Dans un autre article, Anne-Lise Desmas, conservatrice principale de la sculpture et des objets d’art du Getty, admet qu’il y a eu « des doutes exprimés par certains spécialistes et des arguments qui auraient pu réfuter l’attribution dès 1969 ». Cette année-là, Patrick O’Reilly, le fondateur du musée Gauguin de Tahiti, souligne dans une note de bas de page d’un article scientifique que Jules Agostini avait qualifié la sculpture de polynésienne.
Anne-Lise Desmas espère toujours résoudre l’énigme : qui a sculpté Tête avec cornes ? Les spécialistes qu’elle a consultés « ne pensent pas qu’il s’agisse d’une sculpture polynésienne traditionnelle ». Il s’agirait plutôt, soit d’une œuvre polynésienne destinée à un acheteur européen, soit de l’œuvre d’un Européen installé dans les mers du Sud.
Une piste de recherche pourrait être offerte par l’examen des matériaux utilisés : du bois de santal pour la tête et du bois de sycomore pour la base.

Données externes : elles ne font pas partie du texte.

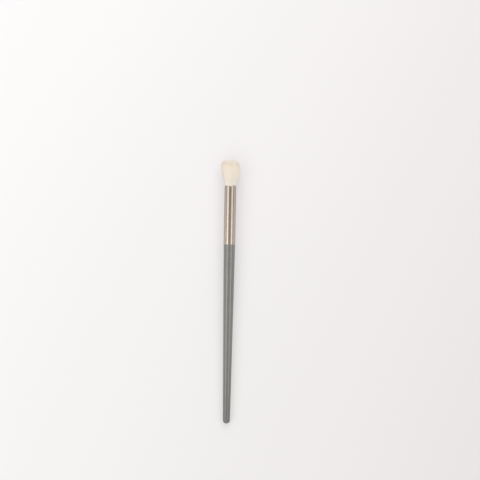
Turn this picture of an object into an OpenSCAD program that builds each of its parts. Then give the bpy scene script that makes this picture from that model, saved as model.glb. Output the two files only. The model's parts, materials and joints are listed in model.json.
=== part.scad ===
// Stippling brush, lying on its side as it comes to rest on a table.
// Each piece is drawn about the brush's long axis, with z running from the rounded end of the
// handle up to the hair. lie_down() then lays that axis along +Y, on the floor at z = 0.

/* [Handle] */
// Length of the handle that shows, from its rounded end to the shoulder
handle_l = 118.4; // [90:0.1:150]
// Diameter at the far end, where the rounded tip begins
handle_end_d = 4.6; // [3.6:0.1:6]
// How far the side swells past a straight taper, two thirds of the way up
handle_swell = 0.08; // [0:0.01:0.4]
// How far the shoulder stands back from the outside of the ferrule
shoulder_step = 0.05; // [0:0.01:0.1]
// Radius that the lacquer gives the shoulder's edge
shoulder_round = 0.12; // [0.05:0.01:0.14]
// Length of the tenon inside the ferrule
tenon_l = 15; // [8:0.5:18]
// Chamfer on the tenon's nose
tenon_chamfer = 0.8; // [0.2:0.1:1.5]
// Glue gap round the tenon
tenon_gap = 0.04; // [0.01:0.01:0.1]

/* [Ferrule] */
// Length of the tube
ferrule_l = 38.7; // [35:0.1:50]
// Outside diameter of the tube
ferrule_d = 7.5; // [6.5:0.1:9]
// Thickness of the tube's wall
ferrule_wall = 0.35; // [0.25:0.01:0.5]
// How far the mouth is turned in round the hair
lip_in = 0.18; // [0.05:0.01:0.3]
// Length of the turned-in lip
lip_l = 0.7; // [0.3:0.05:1.2]

/* [Resin] */
// Thickness of the resin below the ends of the hair
resin_floor = 3; // [1:0.1:4]
// How far the resin has crept up round the hair
resin_creep = 2.5; // [1:0.1:5]
// Thickness of the resin between the hair and the ferrule
resin_skin = 0.25; // [0.15:0.01:0.4]
// Depth of the hollow that the resin set with underneath
resin_hollow = 0.6; // [0.1:0.1:0.9]

/* [Hair] */
// Length of the hair hidden in the ferrule
root_l = 10; // [6:0.5:12]
// Length at the foot of the hair that is soaked solid with resin
soak_l = 1; // [0.5:0.1:2]
// Height of the longest fibres above the mouth
hair_l = 18.3; // [16:0.1:26]
// Height of the widest part above the mouth
belly_l = 10.8; // [9:0.1:13]
// Diameter at the widest part
hair_d = 12.4; // [10:0.1:16]
// Diameter that the sides draw in to at the very top
crown_d = 10; // [8:0.1:12]
// Depth of the dome, from its middle down to its rim
dome_l = 5.5; // [3:0.1:6]
// How square the dome is in profile: 2 is an ellipse, and more is flatter on top
dome_square = 4; // [2:0.5:6]
// How far the head sways out of line, to one side low down and to the other at the top
hair_sway = 0.5; // [0:0.05:0.8]
// Rings of locks that the short hair has gathered into, round the one in the middle
lock_rings = 5; // [3:1:6]
// Gap between neighbouring locks
lock_gap = 0.04; // [0.02:0.01:0.08]
// Depth of the notches at the corners of the locks, at the widest part
notch = 0.4; // [0.3:0.01:0.45]
// Length over which a lock narrows to its point
lock_point_l = 1.8; // [1:0.1:3]
// Thickness of a lock's point, as a share of the lock
lock_point = 0.4; // [0.1:0.05:0.6]
// How unevenly the locks end
lock_uneven = 0.35; // [0:0.05:0.6]
// How far the long fibres stand out of the short hair
long_proud = 1; // [0.6:0.1:2]
// Thickness of a long fibre's tip, as a share of its thickness
long_point = 0.3; // [0.1:0.05:0.6]

/* [Rest] */
// Depth by which the hair is pressed flat where the brush lies on it
press_depth = 0.5; // [0.2:0.05:0.7]

/* [Hidden] */
$fn = 96;
bore_r = ferrule_d / 2 - ferrule_wall;
shoulder_r = ferrule_d / 2 - shoulder_step;
end_r = handle_end_d / 2;
mouth_z = handle_l + ferrule_l;
root_z = mouth_z - root_l;
brush_l = mouth_z + hair_l;
lip_r = bore_r - lip_in;
root_r = bore_r - resin_skin;
neck_r = min(lip_r, root_r);
belly_r = hair_d / 2;
crown_r = crown_d / 2;

// Heights above the mouth at which the locks and fibres change direction
bend_steps = [0, 0.3 * belly_l, 0.65 * belly_l, belly_l, 0.7 * belly_l + 0.3 * hair_l];

// What could touch the floor besides the tip of the handle: [distance along the axis, radius]
supports = [
    [mouth_z + belly_l, belly_r - press_depth],
    [mouth_z, ferrule_d / 2],
    [handle_l, shoulder_r]
];
lie_slope = max([for (s = supports) (s[1] - end_r) / (s[0] - end_r)]);
lie_deg = asin(lie_slope);

// Lays the axis along +Y with the tip of the handle and the hair touching the floor,
// and the middle of the brush over the origin.
module lie_down() {
    y_low = end_r * cos(lie_deg) - end_r;
    y_high = brush_l * cos(lie_deg);
    translate([0, -(y_low + y_high) / 2, end_r * (1 - lie_slope)])
        rotate([lie_deg - 90, 0, 0])
            children();
}

// Points on an arc of an ellipse, from angle a to angle b
function arc_points(centre, radii, a, b, steps = 8) = [
    for (i = [0:steps])
        let (t = a + (b - a) * i / steps)
            centre + [radii[0] * cos(t), radii[1] * sin(t)]
];

// A straight taper from the end to the shoulder, with a slight swell
function handle_side(t) = [
    end_r + (shoulder_r - end_r) * t + 6.75 * handle_swell * t * t * (1 - t),
    end_r + (handle_l - shoulder_round - end_r) * t
];

module handle() {
    side_steps = 24;
    tenon_r = bore_r - tenon_gap;
    tenon_top = handle_l + tenon_l;
    round_r = [shoulder_round, shoulder_round];
    round_at = [shoulder_r - shoulder_round, handle_l - shoulder_round];
    outline = concat(
        arc_points([0, end_r], [end_r, end_r], -90, 0),
        [for (i = [1:side_steps - 1]) handle_side(i / side_steps)],
        arc_points(round_at, round_r, 0, 90),
        [
            [tenon_r, handle_l],
            [tenon_r, tenon_top - tenon_chamfer],
            [tenon_r - tenon_chamfer, tenon_top],
            [0, tenon_top]
        ]
    );
    color("#7c7b79") lie_down() rotate_extrude() polygon(outline);
}

module ferrule() {
    lip_z = ferrule_l - lip_l;
    outline = concat(
        [[bore_r, 0], [ferrule_d / 2, 0]],
        arc_points([ferrule_d / 2 - lip_in, lip_z], [lip_in, lip_l], 0, 90),
        arc_points([lip_r, lip_z], [lip_in, lip_l], 90, 0)
    );
    color("#b7a593") lie_down() translate([0, 0, handle_l]) rotate_extrude() polygon(outline);
}

module resin_plug() {
    outline = concat(
        arc_points([0, -resin_floor], [bore_r, resin_hollow], 90, 0),
        [
            [bore_r, resin_creep],
            [(bore_r + root_r) / 2, resin_creep],
            [root_r, resin_creep - resin_skin],
            [root_r, 0],
            [0, 0]
        ]
    );
    color("#d9c9a2") lie_down() translate([0, 0, root_z]) rotate_extrude() polygon(outline);
}

// Radius of the head of hair at height z above the mouth: it springs out of the mouth, bends
// upright at its widest part, and draws in a little above that
function flare(z) =
    let (low = min(max(z, 0) / belly_l, 1), high = max(z - belly_l, 0) / (hair_l - belly_l))
        neck_r + (belly_r - neck_r) * low * (2 - low) - (belly_r - crown_r) * high * high;

// How far the middle of the head lies beside the axis at height z
function sway(z) = hair_sway * sin(270 * max(z, 0) / hair_l);

// Height at which a lock or fibre ends, on a dome that reaches top in the middle; share is its
// distance from the middle as a share of the head's radius
function dome(share, top) =
    top - dome_l * (1 - pow(1 - pow(share, dome_square), 1 / dome_square));

// Outer edge of ring j as a share of the head's radius
function ring_share(j) = (j + 0.5) / (lock_rings + 0.5);

// Each ring j has 6 * j locks, and starts half a lock further round than a straight row would
function lock_angle(j, k) = j == 0 ? 0 : (k + 0.5 * (j % 2)) * 60 / j;

// Heights of the outlines that a lock or fibre passes through, from its foot to its last bend
function heights(foot, last) = [foot, each [for (z = bend_steps) if (z < last) z], last];

// How far below the axis the floor lies at height z
function floor_y(z) = ((mouth_z + z - end_r) * lie_slope + end_r) / cos(lie_deg);

// A point of the hair, where the floor presses it up if it would lie lower
function hair_point(r, angle, z) = [r * cos(angle) + sway(z), min(r * sin(angle), floor_y(z)), z];

// Corners [radius, angle] of lock k of ring j at height z, with notches at its outer corners
function lock_corners(j, k, z) =
    let (
        gap = lock_gap / 2,
        half = 30 / j,
        cut = notch * flare(z) / belly_r,
        r_out = flare(z) * ring_share(j) - gap,
        r_in = (flare(z) * ring_share(j - 1) + gap) / cos(half),
        a_in = half - asin(gap / r_in),
        a_side = half - asin(gap / (r_out - cut)),
        a_out = half - asin((gap + cut) / r_out)
    )
    [
        [r_in, a_in], [r_out - cut, a_side], [r_out, a_out], [r_out, 0],
        [r_out, -a_out], [r_out - cut, -a_side], [r_in, -a_in]
    ];

// Outline of a lock at height z, drawn in towards its middle to size times its width
function lock_outline(j, k, z, size) =
    let (
        corners = j == 0
            ? [for (a = [0:60:300]) [flare(z) * ring_share(0) - lock_gap, a]]
            : lock_corners(j, k, z),
        middle = flare(z) * j / (lock_rings + 0.5)
    )
    [
        for (c = corners)
            let (
                x = middle + (c[0] * cos(c[1]) - middle) * size,
                y = c[0] * sin(c[1]) * size
            )
            hair_point(norm([x, y]), lock_angle(j, k) + atan2(y, x), z)
    ];

// Outline at height z of the long fibre that runs in the notch beside lock k of ring j
function fibre_outline(j, k, z, size) =
    let (
        cut = notch * flare(z) / belly_r,
        r = flare(z) * ring_share(j) - cut / 2,
        thick = (cut / 2 - lock_gap / 4) * size,
        turn = atan(thick / r),
        angle = lock_angle(j, k + 0.5)
    )
    [
        hair_point(r + thick, angle, z), hair_point(r, angle + turn, z),
        hair_point(r - thick, angle, z), hair_point(r, angle - turn, z)
    ];

// Joins convex outlines, one above the other, into one strand
module strand(outlines) {
    sides = len(outlines[0]);
    ends = [[for (k = [0:sides - 1]) k], [for (k = [0:sides - 1]) sides + k]];
    for (i = [0:len(outlines) - 2])
        hull() polyhedron(concat(outlines[i], outlines[i + 1]), ends);
}

module lock(j, k) {
    top = hair_l - long_proud + lock_uneven * sin(200 * j + 130 * k);
    tip = dome(j / (lock_rings + 0.5), top);
    straight = heights(soak_l / 2 - root_l, tip - lock_point_l);
    outlines = [for (z = straight) lock_outline(j, k, z, 1)];
    strand([each outlines, lock_outline(j, k, tip, lock_point)]);
}

// The soaked foot holds all the locks together
module short_hair() {
    color("#ecdfc8")
        lie_down() translate([0, 0, mouth_z]) {
            lock(0, 0);
            for (j = [1:lock_rings])
                for (k = [0:6 * j - 1])
                    lock(j, k);
            translate([0, 0, -root_l])
                cylinder(r = neck_r, h = soak_l, $fn = 48);
        }
}

// The long fibres stand on the soaked foot and run in the notches between the rings
module long_fibres() {
    color("#f6f0e6")
        lie_down() translate([0, 0, mouth_z])
            for (j = [1:lock_rings - 1])
                for (k = [0:6 * j - 1]) {
                    tip = dome(ring_share(j), hair_l) + ((j + k) % 3 - 1) * long_proud / 4;
                    straight = heights(soak_l - root_l, tip - long_proud - lock_point_l);
                    outlines = [for (z = straight) fibre_outline(j, k, z, 1)];
                    strand([each outlines, fibre_outline(j, k, tip, long_point)]);
                }
}

handle();
ferrule();
resin_plug();
short_hair();
long_fibres();
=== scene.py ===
import json
import math

import bpy
import numpy as np
from mathutils import Matrix, Vector


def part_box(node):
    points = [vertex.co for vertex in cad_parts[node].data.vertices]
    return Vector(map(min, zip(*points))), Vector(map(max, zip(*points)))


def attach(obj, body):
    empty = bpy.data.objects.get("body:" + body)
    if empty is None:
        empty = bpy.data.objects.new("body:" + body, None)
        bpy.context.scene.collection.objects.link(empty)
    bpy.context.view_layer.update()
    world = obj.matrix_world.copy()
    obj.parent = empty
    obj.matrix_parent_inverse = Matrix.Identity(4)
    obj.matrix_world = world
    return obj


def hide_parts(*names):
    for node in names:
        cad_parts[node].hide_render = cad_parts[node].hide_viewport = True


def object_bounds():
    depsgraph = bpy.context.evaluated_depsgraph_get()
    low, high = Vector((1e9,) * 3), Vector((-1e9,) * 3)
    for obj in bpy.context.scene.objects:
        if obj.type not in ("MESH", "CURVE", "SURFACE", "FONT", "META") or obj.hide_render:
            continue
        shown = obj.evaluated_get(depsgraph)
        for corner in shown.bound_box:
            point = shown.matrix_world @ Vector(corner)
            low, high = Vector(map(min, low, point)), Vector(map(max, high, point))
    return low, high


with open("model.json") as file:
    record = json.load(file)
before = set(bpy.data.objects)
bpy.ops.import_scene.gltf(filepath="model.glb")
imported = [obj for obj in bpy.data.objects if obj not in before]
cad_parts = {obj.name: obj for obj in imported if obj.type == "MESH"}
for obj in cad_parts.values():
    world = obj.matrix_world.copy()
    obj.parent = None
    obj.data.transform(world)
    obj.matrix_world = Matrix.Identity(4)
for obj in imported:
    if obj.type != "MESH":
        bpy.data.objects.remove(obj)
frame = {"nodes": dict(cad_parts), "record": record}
cad_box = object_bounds()
scene = bpy.context.scene
scene.view_settings.view_transform = "Standard"

# The camera hangs straight above the table and looks down through a long lens. In its picture
# the brush lies a little left of and below the middle, and leans to the right by one degree.
picture_px = 480
brush_px = 266.4
brush_middle_px = (228.6, 291.05)
lean = math.radians(1.0)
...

Le Getty espère entreprendre une analyse moléculaire des bois, qui pourrait permettre de localiser l’endroit où les arbres ont poussé dans le Pacifique.
« DES DOUTES EXPRIMÉS PAR CERTAINS SPÉCIALISTES ET DES ARGUMENTS AURAIENT PU RÉFUTER L’ATTRIBUTION DÈS 1969 »
Dans sa conclusion, Anne Pingeot soutient que le fait que Gauguin ait reproduit la tête figurant sur l’une des photographies de Jules Agostini constitue « un acte créatif dans la mesure où il se les est appropriées ». Elle ajoute : « Tête avec cornes, répondant aux « innombrables besoins » de la psyché de Gauguin, est devenue sa propre œuvre. Est-il important qu’il n’en soit pas le premier auteur ? »
Pour le Getty, qui a désormais remisé la sculpture en réserves, ce dernier point a clairement son importance. Bien que l’œuvre représente une image profondément admirée par Gauguin, son prix aurait été très différent si elle avait été vendue comme la création d’un artiste anonyme. Le Getty ne divulgue pas les montants de ses acquisitions, mais des experts estiment que Tête avec cornes avait été achetée entre 3 et 5 millions de dollars – un prix record pour une sculpture de Gauguin à l’époque.